Am Donnerstagabend standen die «Horeflue Jutzer» aus dem Saanenland auf der Bühne.

Um wie viel Geld geht es denn bei Ihnen, wie gross ist Ihr Festivalbudget?

Wir haben ein Budget von 60’000 Franken.

Sie beginnen das Festival jeweils mit einem volkstümlichen Auftakt am Donnerstagabend. Wie kam es dazu?

Diesen volkstümlichen Abend führten wir erstmals zum fünfjährigen Jubiläum durch. Es war ursprünglich als Sponsorenanlass gedacht. Der Abend ist beim Publikum derart gut angekommen, dass wir ihn beibehalten haben. Mittlerweile ist er ein fester Bestandteil des Mad Muni.
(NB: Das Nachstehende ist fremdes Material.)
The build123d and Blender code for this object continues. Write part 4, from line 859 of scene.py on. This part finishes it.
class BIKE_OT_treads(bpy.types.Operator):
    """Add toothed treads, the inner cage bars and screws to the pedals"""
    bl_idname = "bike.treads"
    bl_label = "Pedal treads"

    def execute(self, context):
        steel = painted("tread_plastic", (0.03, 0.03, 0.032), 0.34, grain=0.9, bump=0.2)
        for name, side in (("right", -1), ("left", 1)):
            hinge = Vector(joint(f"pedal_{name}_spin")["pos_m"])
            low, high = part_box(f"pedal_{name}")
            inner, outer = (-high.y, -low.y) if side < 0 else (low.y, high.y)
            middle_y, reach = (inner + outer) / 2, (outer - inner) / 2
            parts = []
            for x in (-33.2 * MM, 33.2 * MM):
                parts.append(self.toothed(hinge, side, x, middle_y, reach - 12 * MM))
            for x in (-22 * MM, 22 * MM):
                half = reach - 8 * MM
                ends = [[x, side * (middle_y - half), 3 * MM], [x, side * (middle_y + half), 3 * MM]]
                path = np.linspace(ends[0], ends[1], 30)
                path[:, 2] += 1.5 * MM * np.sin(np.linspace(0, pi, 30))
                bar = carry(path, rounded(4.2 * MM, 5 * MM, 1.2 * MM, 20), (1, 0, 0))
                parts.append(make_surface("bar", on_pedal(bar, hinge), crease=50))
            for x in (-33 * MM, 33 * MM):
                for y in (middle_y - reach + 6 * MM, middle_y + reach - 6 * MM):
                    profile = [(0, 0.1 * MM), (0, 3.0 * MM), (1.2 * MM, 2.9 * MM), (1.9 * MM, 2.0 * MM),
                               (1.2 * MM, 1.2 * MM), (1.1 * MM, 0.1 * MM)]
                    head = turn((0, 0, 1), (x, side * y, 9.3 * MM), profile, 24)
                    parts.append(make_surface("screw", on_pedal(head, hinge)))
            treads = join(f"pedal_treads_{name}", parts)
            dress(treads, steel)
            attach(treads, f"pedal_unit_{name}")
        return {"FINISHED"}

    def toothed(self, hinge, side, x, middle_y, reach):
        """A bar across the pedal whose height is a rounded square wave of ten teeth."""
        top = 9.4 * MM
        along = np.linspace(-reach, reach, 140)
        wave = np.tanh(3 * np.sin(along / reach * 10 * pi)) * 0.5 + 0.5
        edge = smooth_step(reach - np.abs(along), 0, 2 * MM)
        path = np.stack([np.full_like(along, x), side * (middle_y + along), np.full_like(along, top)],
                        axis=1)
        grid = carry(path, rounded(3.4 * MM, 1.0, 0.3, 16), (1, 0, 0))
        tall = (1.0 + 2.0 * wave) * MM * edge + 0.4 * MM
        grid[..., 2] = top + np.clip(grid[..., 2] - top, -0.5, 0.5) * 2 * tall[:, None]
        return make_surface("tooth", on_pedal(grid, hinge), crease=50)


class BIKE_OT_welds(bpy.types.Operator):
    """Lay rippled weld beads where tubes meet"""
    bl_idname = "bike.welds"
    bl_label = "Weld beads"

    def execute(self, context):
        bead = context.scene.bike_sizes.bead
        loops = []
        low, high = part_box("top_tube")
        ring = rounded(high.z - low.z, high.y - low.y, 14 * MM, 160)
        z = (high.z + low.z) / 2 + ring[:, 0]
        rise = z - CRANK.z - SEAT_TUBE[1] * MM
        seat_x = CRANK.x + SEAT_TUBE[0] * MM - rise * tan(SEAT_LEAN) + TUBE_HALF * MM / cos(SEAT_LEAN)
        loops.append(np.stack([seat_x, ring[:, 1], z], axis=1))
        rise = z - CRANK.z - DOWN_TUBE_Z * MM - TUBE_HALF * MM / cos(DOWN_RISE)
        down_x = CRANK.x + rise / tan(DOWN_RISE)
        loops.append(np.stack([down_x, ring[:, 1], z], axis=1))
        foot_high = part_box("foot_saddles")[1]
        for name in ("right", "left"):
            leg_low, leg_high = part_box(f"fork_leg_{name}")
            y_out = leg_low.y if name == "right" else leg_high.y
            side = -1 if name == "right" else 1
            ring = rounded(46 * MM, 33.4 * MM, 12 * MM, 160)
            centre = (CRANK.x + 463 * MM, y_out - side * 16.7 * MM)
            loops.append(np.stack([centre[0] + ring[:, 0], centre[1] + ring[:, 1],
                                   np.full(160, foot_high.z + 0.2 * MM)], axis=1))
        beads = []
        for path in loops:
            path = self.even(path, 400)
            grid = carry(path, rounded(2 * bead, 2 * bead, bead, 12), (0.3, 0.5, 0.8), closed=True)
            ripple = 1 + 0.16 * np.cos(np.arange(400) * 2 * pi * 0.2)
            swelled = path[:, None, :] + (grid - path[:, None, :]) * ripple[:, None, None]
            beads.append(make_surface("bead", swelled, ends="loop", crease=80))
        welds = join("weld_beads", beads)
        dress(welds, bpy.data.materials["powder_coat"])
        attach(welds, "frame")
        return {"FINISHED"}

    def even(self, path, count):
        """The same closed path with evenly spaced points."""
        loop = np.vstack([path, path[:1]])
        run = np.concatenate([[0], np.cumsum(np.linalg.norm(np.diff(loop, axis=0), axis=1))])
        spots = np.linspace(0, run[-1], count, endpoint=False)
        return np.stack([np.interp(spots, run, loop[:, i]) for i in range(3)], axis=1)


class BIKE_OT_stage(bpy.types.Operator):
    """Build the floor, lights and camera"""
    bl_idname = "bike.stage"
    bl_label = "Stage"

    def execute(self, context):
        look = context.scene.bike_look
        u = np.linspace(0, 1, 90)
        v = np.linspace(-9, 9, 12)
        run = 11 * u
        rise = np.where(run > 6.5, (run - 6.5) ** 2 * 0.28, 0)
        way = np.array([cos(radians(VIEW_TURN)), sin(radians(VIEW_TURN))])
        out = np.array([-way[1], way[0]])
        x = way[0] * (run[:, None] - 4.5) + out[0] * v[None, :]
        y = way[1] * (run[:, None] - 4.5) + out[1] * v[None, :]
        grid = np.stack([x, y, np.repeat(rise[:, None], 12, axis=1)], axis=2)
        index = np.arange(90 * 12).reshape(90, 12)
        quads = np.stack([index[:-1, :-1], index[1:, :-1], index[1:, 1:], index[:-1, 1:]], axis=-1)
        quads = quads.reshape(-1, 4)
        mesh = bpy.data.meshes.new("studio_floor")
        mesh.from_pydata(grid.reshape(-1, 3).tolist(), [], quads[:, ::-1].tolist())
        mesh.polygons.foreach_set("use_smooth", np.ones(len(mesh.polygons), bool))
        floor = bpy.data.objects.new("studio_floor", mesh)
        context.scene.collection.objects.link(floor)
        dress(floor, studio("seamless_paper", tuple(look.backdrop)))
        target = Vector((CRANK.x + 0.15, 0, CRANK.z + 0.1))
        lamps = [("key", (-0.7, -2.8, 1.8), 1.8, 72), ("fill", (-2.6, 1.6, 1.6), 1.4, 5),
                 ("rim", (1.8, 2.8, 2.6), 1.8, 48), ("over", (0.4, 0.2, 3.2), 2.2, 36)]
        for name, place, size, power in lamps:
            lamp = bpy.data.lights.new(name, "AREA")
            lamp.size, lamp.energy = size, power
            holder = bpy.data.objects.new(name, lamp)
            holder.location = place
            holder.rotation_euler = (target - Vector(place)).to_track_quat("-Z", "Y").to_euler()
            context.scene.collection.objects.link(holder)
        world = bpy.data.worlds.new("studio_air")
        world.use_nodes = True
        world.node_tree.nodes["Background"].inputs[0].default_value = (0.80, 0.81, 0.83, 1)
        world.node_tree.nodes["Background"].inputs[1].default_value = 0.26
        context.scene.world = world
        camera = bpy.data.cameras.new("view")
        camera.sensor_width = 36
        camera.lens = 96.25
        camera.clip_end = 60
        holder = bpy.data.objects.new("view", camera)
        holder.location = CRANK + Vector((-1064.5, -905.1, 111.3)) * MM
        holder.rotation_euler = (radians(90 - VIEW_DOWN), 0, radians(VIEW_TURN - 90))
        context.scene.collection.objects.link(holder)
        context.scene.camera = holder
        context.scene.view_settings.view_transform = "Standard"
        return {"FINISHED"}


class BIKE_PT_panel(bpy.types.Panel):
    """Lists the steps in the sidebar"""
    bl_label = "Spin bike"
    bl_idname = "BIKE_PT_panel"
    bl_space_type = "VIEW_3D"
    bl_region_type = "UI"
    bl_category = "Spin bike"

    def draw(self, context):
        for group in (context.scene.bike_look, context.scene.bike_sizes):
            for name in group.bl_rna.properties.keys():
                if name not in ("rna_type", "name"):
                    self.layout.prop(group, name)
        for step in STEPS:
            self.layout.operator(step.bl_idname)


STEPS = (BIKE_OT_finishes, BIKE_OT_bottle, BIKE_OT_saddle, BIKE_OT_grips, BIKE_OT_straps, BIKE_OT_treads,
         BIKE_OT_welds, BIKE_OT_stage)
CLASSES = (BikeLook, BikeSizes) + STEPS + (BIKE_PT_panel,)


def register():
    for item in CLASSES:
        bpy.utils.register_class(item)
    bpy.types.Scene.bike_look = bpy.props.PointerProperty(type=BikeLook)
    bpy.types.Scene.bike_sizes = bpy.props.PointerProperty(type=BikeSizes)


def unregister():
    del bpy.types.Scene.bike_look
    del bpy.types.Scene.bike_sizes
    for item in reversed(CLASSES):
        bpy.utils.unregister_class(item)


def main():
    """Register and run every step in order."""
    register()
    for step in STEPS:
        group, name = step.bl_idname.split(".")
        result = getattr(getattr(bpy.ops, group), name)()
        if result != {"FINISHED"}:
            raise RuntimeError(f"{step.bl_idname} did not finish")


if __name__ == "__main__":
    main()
Zehn Jahre sind in Ihrem Alter – Sie sind alle zwischen 30 und 40 Jahre alt – eine relativ lange Zeit. Machen Sie noch weiter oder ist ein Ende des Mad Muni in Sicht?

Ein Ende gibt es immer, die Frage ist: wann. Wir haben tatsächlich erst kürzlich darüber gesprochen. Die Motivation ist vielleicht nicht mehr bei allen so gross wie noch vor sechs Jahren. Wir sind eigentlich von Jahr zu Jahr etwas später dran mit Organisieren und hinken mehr hinterher als auch schon. Aber wenn wir wieder hier sind und zusammenkommen, um das Material zu rüsten, merken wir, dass das Feuer noch brennt und der Muni noch «mad» ist. Einmal wird es die letzte Ausgabe sein, ohne Zweifel. Aber solange uns das Publikum noch will, so lange machen wir weiter!